I’ve never seen such cooperative negotiation. I heard many accounts of people sharing vehicles headed to states thousands of miles away from each other. Who knew when we would be able to fly again?
The thought entered the mind of Adam Mayberry, the airport’s public information officer at that time. Now an Airport Authority trustee and spokesman for the city of Sparks, Mayberry was forced to go into overdrive 10 years ago. He established a few news conferences, kept a line open for him at all times and even spent the night at the Best Western across the street from the airport.
Sept. 11 started with a shrug by Mayberry, then disbelief turned into tragic shock and a long working day.
While law enforcement and maintenance crews were removing trash containers and shutting down roadways, Mayberry, who is a pilot, was concerned with the public safety message. With all the tools and tactics for various scenarios, nothing matched this event.
“We have all these emergency plans in place, but there’s no scenario in that red binder of a national grounding as a result of a terrorist attack,” Mayberry recently told Lake Tahoe News. And to top it all off, Airport Director Krys Bart was struggling to return from a meeting in Canada.
Mayberry characterized the closing of the region’s airport as surreal. That was a good description. I stayed long enough that day for it to become a ghost town.
The few stragglers left to fend for themselves in trying to get home stayed glued to the televisions. I understood. It took me a few days to pull myself away. It was as though if I kept watching, the outcome would change.
It dawned on me what day it was – 9-1-1, an emergency call sign. I wondered why little mention was being made to that irony.
Instead, I concentrated on my work upon my return to the office late that afternoon. It was as active as the morning. I went home late that night exhausted — mentally, physically and emotionally. Nonetheless, I summoned enough energy to watch rescue efforts in New York pan out on television.
Outside of work, people’s consciousness in the days that followed fluctuated between a general haze and willingness to share. In times of crisis, we often pull together. There was an evident return to home and hearth as loved ones appreciated each other more and strangers in the remote town of South Lake Tahoe formed a kinship.
Forget talking about the weather. Our lives appeared to become more grounded in our roots and genuine humanity.
Susan Wood was a reporter for the Tahoe Daily Tribune on Sept. 11, 2001.
I remember that morning in Tahoe well too. I don’t usually turn on the tv in the AM, but the weather was gray and cloudy, and it wasn’t predicted to be, so I turned on the tv to catch the weather report and there was the tower coming down. I thought it was a story about an implosion gone wrong. The brain doesn’t want to acknowledge such a horrendous occurrence.
Once I’d recognized what it was, I called my one brother in Hawaii and told him to turn on his tv. It was between 3 and 4 AM there, but our other brother worked in that building for the NY Port Authority and I was terrified he was in there. My brother and I just sat on the phone together, 3K miles apart, in horror.
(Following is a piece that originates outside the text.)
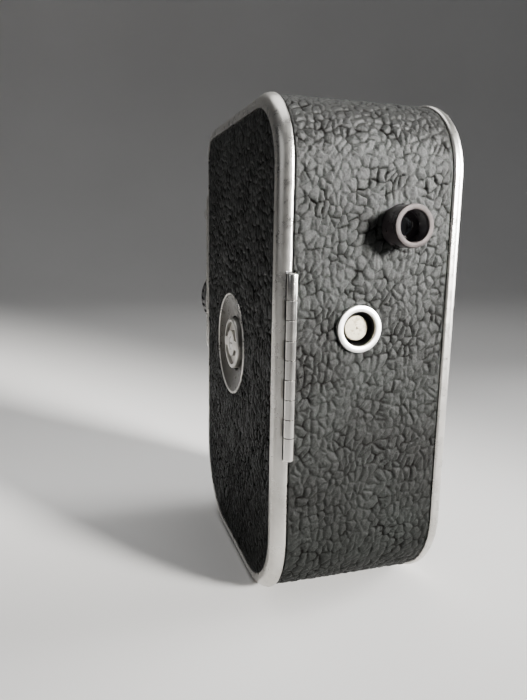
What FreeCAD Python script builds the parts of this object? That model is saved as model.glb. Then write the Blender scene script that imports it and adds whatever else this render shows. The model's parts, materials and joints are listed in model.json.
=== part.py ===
import FreeCAD, Part
import math
import os

os.makedirs("parts", exist_ok=True)

# Compact clockwork cine camera. Millimetres, +Z up, lens towards -Y, eyepiece towards +Y,
# film door on +X, winding side on -X. The origin is the mouth of the tripod socket.

Vector = FreeCAD.Vector
ALONG_X = Vector(1, 0, 0)
ALONG_Y = Vector(0, 1, 0)
ALONG_Z = Vector(0, 0, 1)

# ---- case ----------------------------------------------------------------------------------------
height = 120.0
half_depth = 36.0
half_width = 22.2
radius_back_top = 18.0
radius_back_bottom = 20.0
radius_front_top = 8.5
radius_front_bottom = 23.0
leather = 0.8
leather_below_rim = 0.35
band_wall = 1.4
band_half_width = 18.75
door_gap = 0.2
leather_gap = 0.2
face_wall = 1.2
panel_inset = 3.5
panel_gap = 0.1
rim_round = 2.8
rim_inner_round = 0.5
seat_inset = leather_below_rim + leather
inner_inset = seat_inset + band_wall
panel_seat_x = half_width - leather
face_inner_x = panel_seat_x - face_wall
side_wall_inset = 2.6
door_seat_x = band_half_width + door_gap
back_y = half_depth
band_back_y = half_depth - seat_inset
band_inner_y = half_depth - inner_inset
front_inner_y = -band_inner_y
run_gap = 0.05
free_gap = 0.3

# ---- mechanism plate, bridge and pillars ---------------------------------------------------------
plate_x0 = -1.6
plate_x1 = -0.4
bridge_x0 = -18.6
bridge_x1 = -17.6
bridge_inset = 7.0
bridge_top = 85.0
pillar_r = 2.2
pillar_spots = [(-22.0, 20.0), (-22.0, 80.0), (24.0, 20.0), (24.0, 82.0)]

# ---- gear train ----------------------------------------------------------------------------------
module = 0.7
barrel_teeth = 60
pinion_teeth = 12
reel_drive_teeth = 22
reel_teeth = 13
wheel_teeth = 42
fast_teeth = 10
barrel_spot = (4.0, 43.0)
wheel_step_y = -6.0
shaft_spot_z = 60.0
governor_step = (15.5, 9.54)
reel_step_y = 2.0
barrel_x0 = -16.5
barrel_x1 = -5.0
barrel_drum_r = 19.4
barrel_wall = 1.0
barrel_tooth_width = 1.8
arbor_r = 3.0
pivot_r = 1.0
wheel_x0 = -4.4
wheel_x1 = -3.4
pinion_extra = 0.15

# ---- viewfinder ----------------------------------------------------------------------------------
finder_x = -6.2
finder_z = 90.9
finder_tube_r = 4.3
finder_tube_wall = 0.6
eyepiece_r = 4.6
eyepiece_bore_r = 3.4
eyepiece_end_y = 41.5
eyepiece_floor_y = 37.2
eye_lens_r = 1.95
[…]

We later found out my brother was late for work that day and was driving across the bridge when the planes hit. He saw it, but was unhurt. We were some of the lucky ones.
We were staying in Fruita, Colorado on our way home from Denver. After seeing what had happened on television we got back on the road home and followed the events on the radio. We began noticing American flags appearing on construction and farm equipment across Colorado, Utah, and Nevada. Looking up we saw that the beautiful western sky no longer had the trails of the many high flying planes, a sight unseen since my childhood before commercial jet traffic.